I tried to replicate the issue on my end but I am able to run the code snippet you shared above without any errors. Let me describe my replication setup in detail:

Environment: I built a fresh conda env using NeMo main

Reproducing the code:

>>> import copy
>>> import torch
>>> import librosa
>>> from omegaconf import OmegaConf, open_dict
>>> from nemo.collections.asr.models import EncDecHybridRNNTCTCBPEModel

>>> asr_model_path = "/models/stt_de_fastconformer_hybrid_large_pc.nemo"
>>> asr_model = EncDecHybridRNNTCTCBPEModel.restore_from(restore_path=asr_model_path)
.....
[NeMo I 2024-08-01 17:36:37 save_restore_connector:275] Model EncDecHybridRNNTCTCBPEModel was successfully restored from /models/stt_de_fastconformer_hybrid_large_pc.nemo.

>>> device = torch.device('cuda' if torch.cuda.is_available() else 'cpu')
>>> device
device(type='cuda')

>>> audio_path = "/data/ASR/en/librispeech/wav/test-clean/61-70968-0000.wav"
>>> input_wav, sr = librosa.load(audio_path, sr=16000)

>>> with open_dict(decoding_cfg):
...     decoding_cfg.preserve_alignments = True
...     decoding_cfg.compute_timestamps = True
...     asr_model.change_decoding_strategy(decoding_cfg)

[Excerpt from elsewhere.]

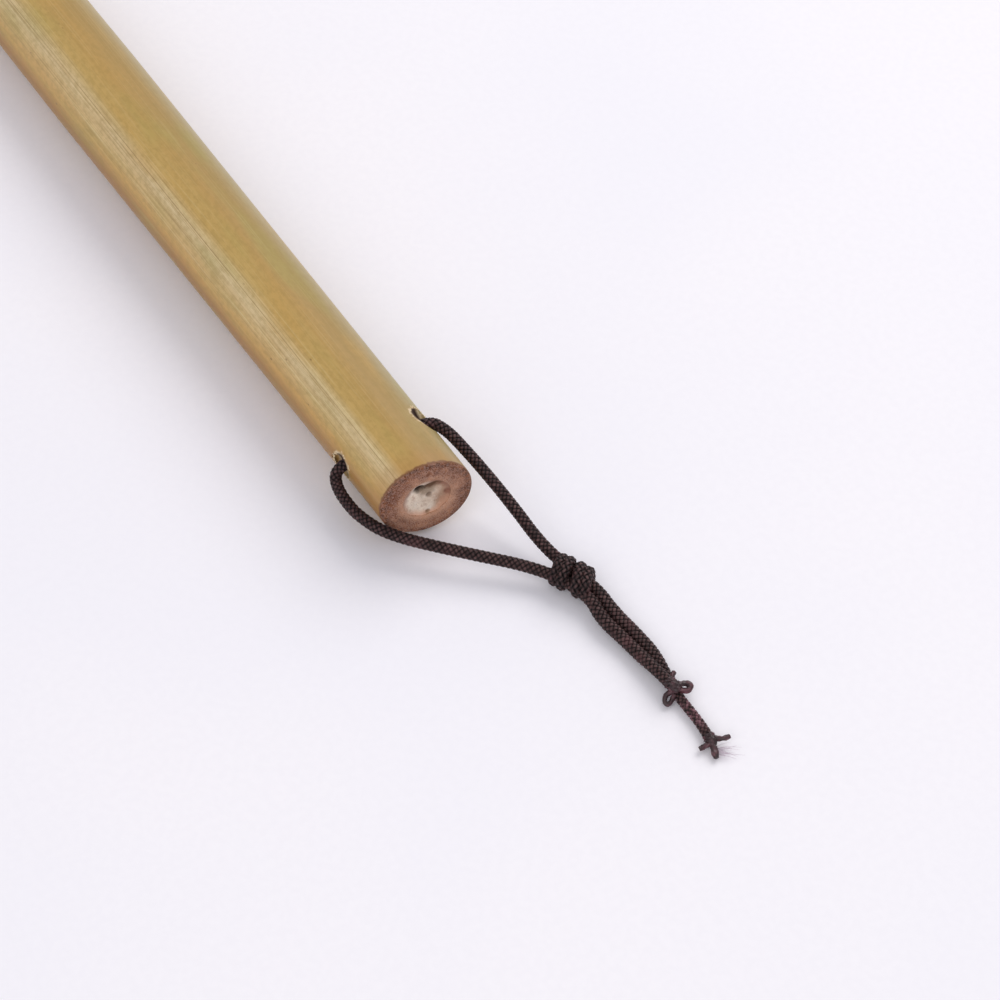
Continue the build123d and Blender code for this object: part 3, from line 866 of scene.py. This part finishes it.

[NeMo I 2024-08-01 17:38:17 rnnt_models:224] Using RNNT Loss : warprnnt_numba
    Loss warprnnt_numba_kwargs: {'fastemit_lambda': 0.0, 'clamp': -1.0}
[NeMo I 2024-08-01 17:38:17 hybrid_rnnt_ctc_bpe_models:457] Changed decoding strategy of the RNNT decoder to 
    model_type: rnnt
    strategy: greedy_batch
    compute_hypothesis_token_set: false
    preserve_alignments: true
    confidence_cfg:
      preserve_frame_confidence: false
      preserve_token_confidence: false
      preserve_word_confidence: false
      exclude_blank: true
      aggregation: min
      tdt_include_duration: false
      method_cfg:
        name: entropy
        entropy_type: tsallis
        alpha: 0.33
        entropy_norm: exp
        temperature: DEPRECATED
    fused_batch_size: null
    compute_timestamps: true
    compute_langs: false
    word_seperator: ' '
    rnnt_timestamp_type: all
    greedy:
      max_symbols_per_step: 10
      preserve_alignments: false
      preserve_frame_confidence: false
      tdt_include_duration_confidence: false
      confidence_method_cfg:
        name: entropy
        entropy_type: tsallis
        alpha: 0.33
        entropy_norm: exp
        temperature: DEPRECATED
      loop_labels: true
      use_cuda_graph_decoder: true
      max_symbols: 10
    beam:
      beam_size: 2
      search_type: default
      score_norm: true
      return_best_hypothesis: false
      tsd_max_sym_exp_per_step: 50
      alsd_max_target_len: 2.0
      nsc_max_timesteps_expansion: 1
      nsc_prefix_alpha: 1
      maes_num_steps: 2
      maes_prefix_alpha: 1
      maes_expansion_gamma: 2.3
      maes_expansion_beta: 2
      language_model: null
      softmax_temperature: 1.0
      preserve_alignments: false
      ngram_lm_model: null
      ngram_lm_alpha: 0.0
      hat_subtract_ilm: false
      hat_ilm_weight: 0.0
      tsd_max_sym_exp: 50
    temperature: 1.0
    durations: []
    big_blank_durations: []

>>> hypotheses = asr_model.transcribe(input_wav, return_hypotheses=True)
Transcribing: 100%|█████████████████████████████████████████████████████████████████████████████████████████████████████████████████████████████████████████████████████████████████████████████████████████████████████████████| 1/1 [00:01<00:00,  1.45s/it]

>>> hypotheses
([Hypothesis(score=-26.476362228393555, y_sequence=tensor([   5, 1004,  354,    6,    5,   91,  255,  255,   38,   21,  166,    8,
           5,  255,   22,   15,   90,   28,  621,    5,   91,  354,   38,   16,
           5,    8,  121,    5,  153,   43,   43,    9,    8,   50,   22,    5,
         482,    3,    8,  236,  199,   22,  114,    4,  551,   95,    8,   38,
          10,    5,    8,  121,    5,  247,  291,    2], device='cuda:0'), text='Ygan accinfust complant against the wizzertwo identisch boye Curtin und the loft .', dec_out=None, dec_state=(tensor([[[ 1.1207e-03,  2.4281e-03,  3.4973e-08, -7.2756e-01, -3.1125e-05,
          -3.0149e-04,  1.0904e-05, -9.7909e-06, -1.3529e-04,  5.1211e-05,
           2.7526e-04, -7.5015e-01, -7.4380e-01,  4.6821e-02,  3.1424e-10,
          -1.6009e-07,  7.6155e-01, -9.2109e-07,  6.8400e-05, -7.5959e-01,
           7.5943e-01, -7.5767e-01,  2.4640e-06,  2.4134e-05, -2.8190e-03,
           ........

I was able to transcribe with a FastConformer-Hybrid-Transducer-CTC-BPE model without any issues. Could you please share some more details and kindly help me identify where there could be a possible mismatch between my replication and your setup?

github-actions[bot] commented 2 months ago

This issue is stale because it has been open for 30 days with no activity. Remove stale label or comment or this will be closed in 7 days.

github-actions[bot] commented 1 month ago

This issue was closed because it has been inactive for 7 days since being marked as stale.